Many companies are turning towards data fabrics and actively leveraging metadata to gain a competitive edge in today’s algorithmic economy. Incorporating metadata management strategies empowers organizations to navigate the complexities of data management, ensuring data quality and regulatory compliance. As a result, metadata has emerged as a cornerstone of the modern data stack, enabling businesses to unlock the full potential of their data assets and harness the power of generative AI capabilities.
What is Metadata?
Broadly speaking, metadata is “data about data”–remember the Amazon filters? For businesses, there are three main types of metadata. They include:
- Descriptive Metadata: This describes a resource, facilitating its discovery and identification. It encompasses various elements, including the title, abstract, authorship, and keywords.
- Structural Metadata: This provides information about the ‘container’ of data, such as how complex objects are put together, for example, how pages are ordered to form chapters. It helps in navigating and managing the parts of digital objects.
- Administrative Metadata: This encompasses data that aids in resource management. It comprises information like creation time, file type, and other technical details. Additionally, it can include metadata for rights management, providing insight into intellectual property rights.
Across these types, there are four broad categories of metadata, which include:
- Technical Metadata: Information about data structure, format, and schemas. For example, database schema details, data types, and field lengths.
- Operational Metadata: Data related to the operations performed on data, such as ETL (Extract, Transform, Load) processes, data lineage, and audit trails. For instance, logs of data updates, data source information, and process execution times.
- Business Metadata: Descriptions that provide context to business users, including data definitions, business terms, and categorizations. Examples include glossary terms, data ownership information, and business rules associated with data.
- Usage Metadata: Information generated by users’ interactions with data, including ratings, comments, and tags. Examples are user-generated tags on data assets, feedback on data quality, and usage metrics.
Additionally, some companies acknowledge many other types, which may include administrative and governance metadata, but I have omitted them for the sake of brevity.
The Importance of Metadata for Generative AI
Enhancing AI’s Understanding of Data
Contextualizing Data for AI
To maximize AI’s potential, companies need to furnish AI systems with data that are not only rich in detail but also in context. Enter metadata. Metadata acts as the AI’s compass, guiding it through the complexity of data to extract meaningful insights. This context enables AI systems to understand the nuances behind data, improving the accuracy and relevance of their outputs.
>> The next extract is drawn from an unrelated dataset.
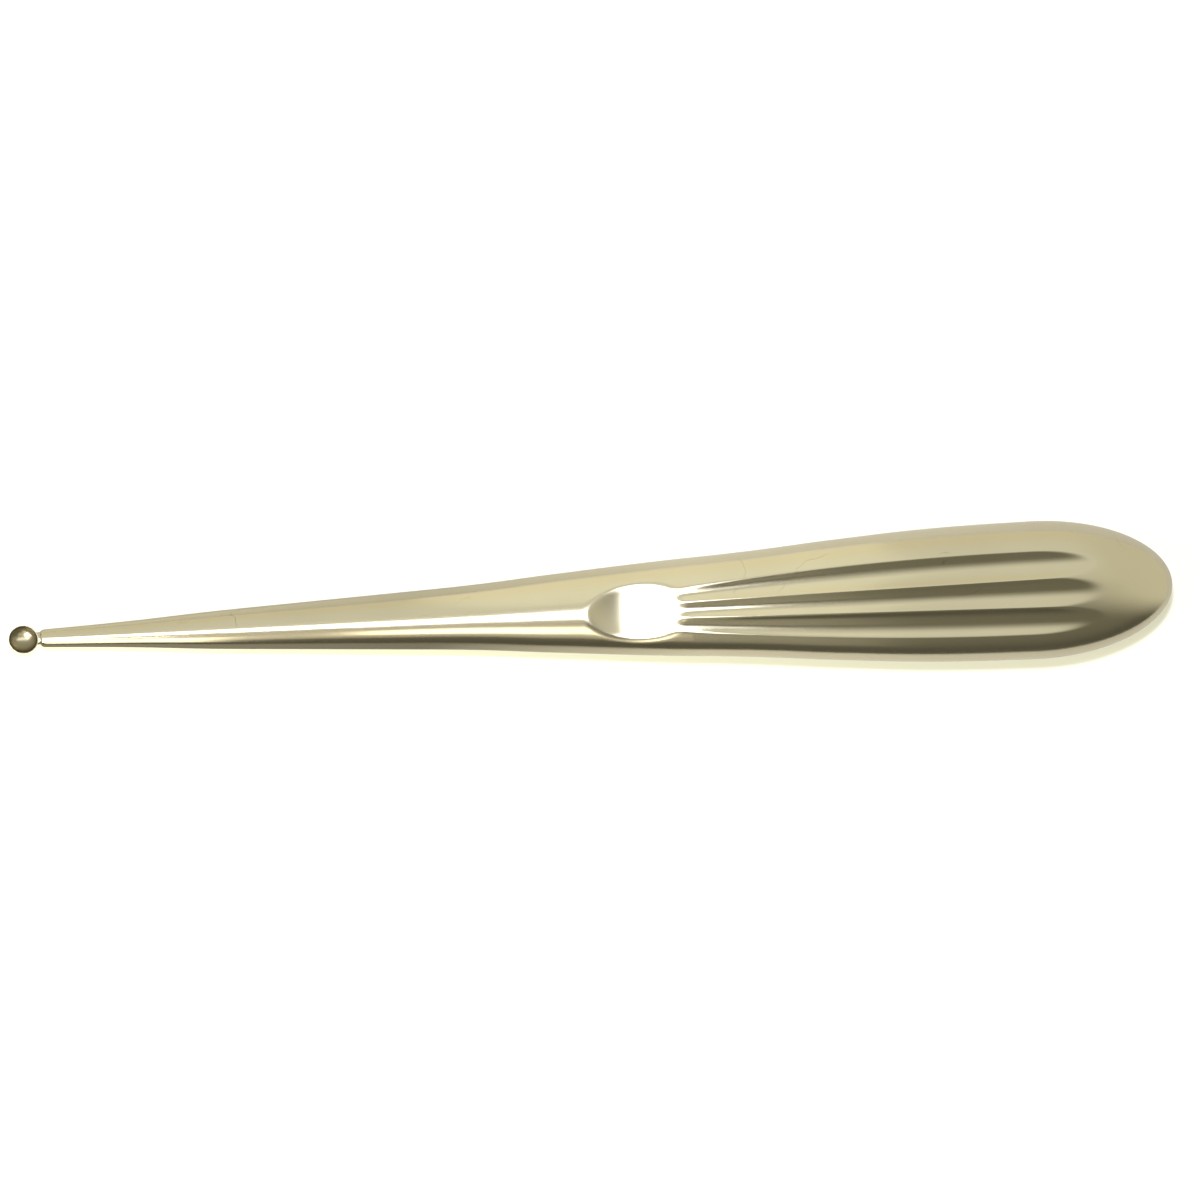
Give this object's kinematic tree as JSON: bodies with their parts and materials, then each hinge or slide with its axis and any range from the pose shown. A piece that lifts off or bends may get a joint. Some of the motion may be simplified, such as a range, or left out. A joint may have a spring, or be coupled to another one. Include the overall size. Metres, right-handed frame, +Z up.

Boosting Data Quality and Reliability
Ensuring the integrity of data fed into AI systems is non-negotiable. Through strategic metadata management, organizations can significantly enhance the quality and reliability of their data. Metadata provides a layer of validation and traceability, enabling AI to rely on the data it processes and, by extension, the insights it generates.
Suggested Action
Implementing Metadata Management Solutions: research and adopt metadata management solutions. Such solutions should not only catalog data but also maintain its quality, context, and accessibility. Implementing these systems will bridge the gap between raw data and actionable AI insights, laying the groundwork for data-driven decision-making and strategic initiatives.
Next-Gen Data Management
Harnessing Active Metadata and Data Fabrics
Active metadata and data fabrics are emerging data management concepts, offering a dynamic and intelligent approach to handling complex data ecosystems. By leveraging these technologies, organizations can ensure their data assets, are not only well-organized but also readily accessible and analytically useful, facilitating real-time insights and decision-making.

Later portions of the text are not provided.